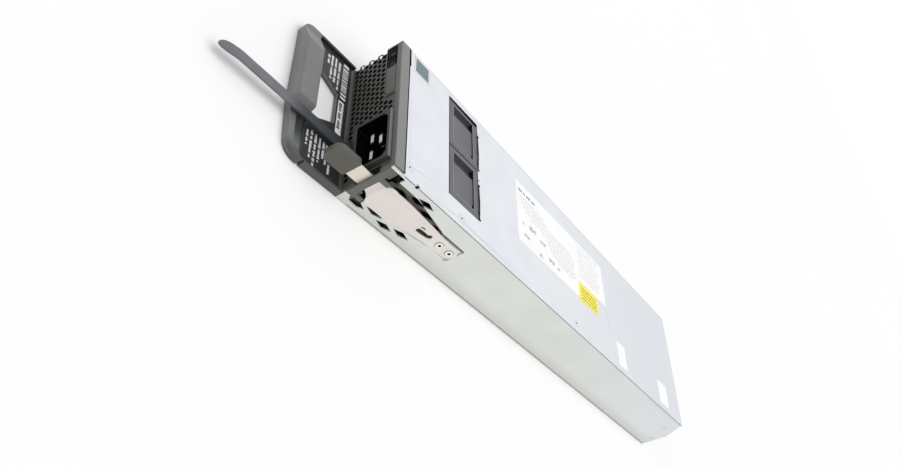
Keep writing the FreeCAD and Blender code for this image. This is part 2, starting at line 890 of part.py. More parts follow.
def inlet_outer():
    """Across and up ranges of the inlet's outer wall."""
    across = span(inlet_across, d.socket_width + d.inlet_wall * 2)
    return across, (d.inlet_lift, inlet_top)


def front_grille():
    """Honeycomb panel across the front, wrapped round the corner that has no latch."""
    left = float(-half_width)
    right = float(inner_side - d.seat_gap - d.panel_depth)
    bottom, top = float(sill_top), float(rail_bottom)
    front, back = float(grille_front), float(grille_back)
    pitch = float(d.cell_pitch)
    radius = float(d.cell_width) / math.sqrt(3)
    margin = radius + 0.5
    lamp_area = ((left, float(lamp_panel_right)), (float(lamp_panel_bottom), top))
    across, up = inlet_outer()
    gap = float(d.seat_gap) / 2
    inlet_area = ((float(across[0]) - gap, float(across[1]) + gap), (float(up[0]) - gap, float(up[1]) + gap))
    bay_left = right + float(d.panel_depth) - float(d.latch_bay_width)
    bay_area = ((bay_left, right + pitch), (float(d.latch_bay_bottom), float(d.latch_bay_top)))

    def block(area, low_y, high_y):
        (low, high), (bottom_edge, top_edge) = area
        return Part.makeBox(high - low, high_y - low_y, top_edge - bottom_edge,
                            Vector(low, low_y, bottom_edge))

    panel = block(((left, right), (bottom, top)), front, back)
    wrap_depth = float(d.grille_return)
    wrap_top = lamp_area[1][0]
    wrap = block(((left, left + float(d.grille_thickness)), (bottom, wrap_top)), front, front + wrap_depth)
    shell = panel.fuse(wrap).removeSplitter()
    for area in (lamp_area, inlet_area, bay_area):
        shell = shell.cut(block(area, front - 1, back + 0.001))

    first_row = bottom + margin + 0.2
    front_cells = []
    for centre in cell_centres(left, right, first_row, top - margin, pitch):
        at_corner = centre[0] < left + 0.1
        inside = centre[0] < right - margin and centre[1] < top - margin
        if not inside or not clear_of(centre, 0 if at_corner else margin, lamp_area):
            continue
        if clear_of(centre, margin, lamp_area) and clear_of(centre, margin, inlet_area):
            if clear_of(centre, margin, bay_area):
                front_cells.append(centre)

    def on_front(across_value, up_value):
        return Vector(across_value, front - 1, up_value)

    def on_side(across_value, up_value):
        return Vector(left - 1, across_value, up_value)

    tools = []
    for centre in front_cells:
        face = Part.Face(hexagon(centre, radius, on_front))
        tools.append(face.extrude(Vector(0, back - front + 1.5, 0)))
    for centre in cell_centres(front, front + wrap_depth - margin, first_row, wrap_top - margin, pitch):
        if centre[0] < front + wrap_depth - margin and centre[1] < wrap_top - margin:
            face = Part.Face(hexagon(centre, radius, on_side))
            tools.append(face.extrude(Vector(float(d.grille_thickness) + 1.5, 0, 0)))
    grille = doc.addObject("Part::Feature", "front_grille")
    grille.Shape = shell.cut(Part.makeCompound(tools))
    keep(grille, "front_grille")


# ---------------------------------------------------------------- AC inlet

def inlet_blades():
    """Across and up places of the line, neutral and earth blades, and how far each comes forward."""
    live_height = inlet_up + d.earth_rise - d.blade_offset
    front = d.blade_recess - d.inlet_proud
    return [
        (inlet_across - d.blade_pitch / 2, live_height, front),
        (inlet_across + d.blade_pitch / 2, live_height, front),
        (inlet_across, inlet_up + d.earth_rise, front - d.earth_lead),
    ]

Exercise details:
Each line of the listing should be copied exactly.

Exercise response:
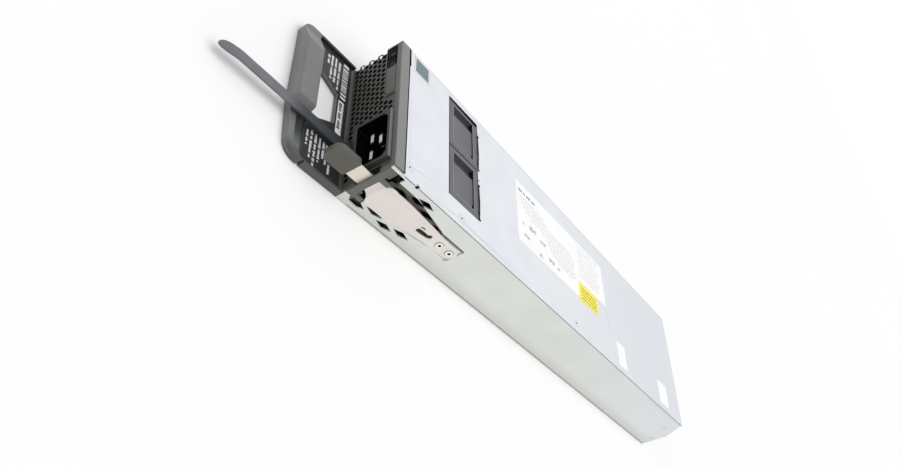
Keep writing the FreeCAD and Blender code for this image. This is part 2, starting at line 890 of part.py. More parts follow.
def inlet_outer():
    """Across and up ranges of the inlet's outer wall."""
    across = span(inlet_across, d.socket_width + d.inlet_wall * 2)
    return across, (d.inlet_lift, inlet_top)


def front_grille():
    """Honeycomb panel across the front, wrapped round the corner that has no latch."""
    left = float(-half_width)
    right = float(inner_side - d.seat_gap - d.panel_depth)
    bottom, top = float(sill_top), float(rail_bottom)
    front, back = float(grille_front), float(grille_back)
    pitch = float(d.cell_pitch)
    radius = float(d.cell_width) / math.sqrt(3)
    margin = radius + 0.5
    lamp_area = ((left, float(lamp_panel_right)), (float(lamp_panel_bottom), top))
    across, up = inlet_outer()
    gap = float(d.seat_gap) / 2
    inlet_area = ((float(across[0]) - gap, float(across[1]) + gap), (float(up[0]) - gap, float(up[1]) + gap))
    bay_left = right + float(d.panel_depth) - float(d.latch_bay_width)
    bay_area = ((bay_left, right + pitch), (float(d.latch_bay_bottom), float(d.latch_bay_top)))

    def block(area, low_y, high_y):
        (low, high), (bottom_edge, top_edge) = area
        return Part.makeBox(high - low, high_y - low_y, top_edge - bottom_edge,
                            Vector(low, low_y, bottom_edge))

    panel = block(((left, right), (bottom, top)), front, back)
    wrap_depth = float(d.grille_return)
    wrap_top = lamp_area[1][0]
    wrap = block(((left, left + float(d.grille_thickness)), (bottom, wrap_top)), front, front + wrap_depth)
    shell = panel.fuse(wrap).removeSplitter()
    for area in (lamp_area, inlet_area, bay_area):
        shell = shell.cut(block(area, front - 1, back + 0.001))

    first_row = bottom + margin + 0.2
    front_cells = []
    for centre in cell_centres(left, right, first_row, top - margin, pitch):
        at_corner = centre[0] < left + 0.1
        inside = centre[0] < right - margin and centre[1] < top - margin
        if not inside or not clear_of(centre, 0 if at_corner else margin, lamp_area):
            continue
        if clear_of(centre, margin, lamp_area) and clear_of(centre, margin, inlet_area):
            if clear_of(centre, margin, bay_area):
                front_cells.append(centre)

    def on_front(across_value, up_value):
        return Vector(across_value, front - 1, up_value)

    def on_side(across_value, up_value):
        return Vector(left - 1, across_value, up_value)

    tools = []
    for centre in front_cells:
        face = Part.Face(hexagon(centre, radius, on_front))
        tools.append(face.extrude(Vector(0, back - front + 1.5, 0)))
    for centre in cell_centres(front, front + wrap_depth - margin, first_row, wrap_top - margin, pitch):
        if centre[0] < front + wrap_depth - margin and centre[1] < wrap_top - margin:
            face = Part.Face(hexagon(centre, radius, on_side))
            tools.append(face.extrude(Vector(float(d.grille_thickness) + 1.5, 0, 0)))
    grille = doc.addObject("Part::Feature", "front_grille")
    grille.Shape = shell.cut(Part.makeCompound(tools))
    keep(grille, "front_grille")


# ---------------------------------------------------------------- AC inlet

def inlet_blades():
    """Across and up places of the line, neutral and earth blades, and how far each comes forward."""
    live_height = inlet_up + d.earth_rise - d.blade_offset
    front = d.blade_recess - d.inlet_proud
    return [
        (inlet_across - d.blade_pitch / 2, live_height, front),
        (inlet_across + d.blade_pitch / 2, live_height, front),
        (inlet_across, inlet_up + d.earth_rise, front - d.earth_lead),
    ]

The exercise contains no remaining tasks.